Поскольку музыка в Ставке была под запретом, оставались лишь беседы, но они сводились к бесконечным монологам самого Гитлера. Его шутки всем были давно известны, но реагировали на них так, словно слышали впервые, и воспоминаниям о полной лишений юности или «днях борьбы» приходилось внимать, изображая глубокую заинтересованность, а внести оживление в беседу постоянные гости не могли или не умели. Все подчинялись неписаному закону: избегать обсуждения политических событий и положения на фронтах, а также критики руководителей государства. Разумеется, и Гитлер не пытался затрагивать эти темы. Лишь Борман позволял себе провокационные замечания. Иногда Гитлер впадал в ярость, узнав из письма Евы Браун об очередной вопиющей глупости чиновников. Когда, например, Ева написала о том, что городские власти запретили мюнхенцам кататься на горных лыжах, Гитлер чрезвычайно разволновался и разразился тирадой о своей бесконечной борьбе с идиотизмом бюрократов и поручил Борману разбираться со всеми подобными инцидентами.

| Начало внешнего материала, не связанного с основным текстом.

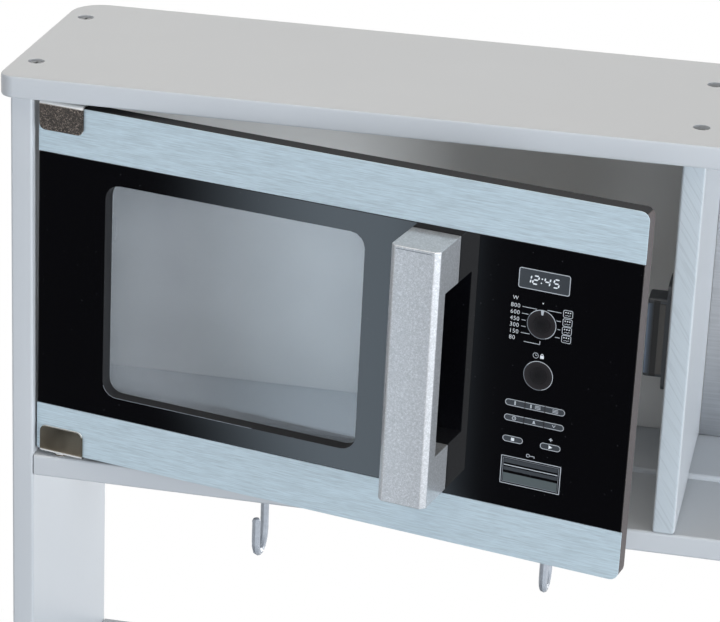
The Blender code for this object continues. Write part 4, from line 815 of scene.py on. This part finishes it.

Банальность случаев, вызывавших гнев Гитлера, указывала на то, что его порог раздражительности стал очень низким. В то же время подобные пустяки позволяли ему расслабиться, ведь они возвращали его в мир, где он еще мог отдавать эффективные приказы. Хотя бы на мгновение он забывал о мучительном ощущении бессилия, преследовавшем его с тех пор, как контроль над ситуацией перешел к его врагам.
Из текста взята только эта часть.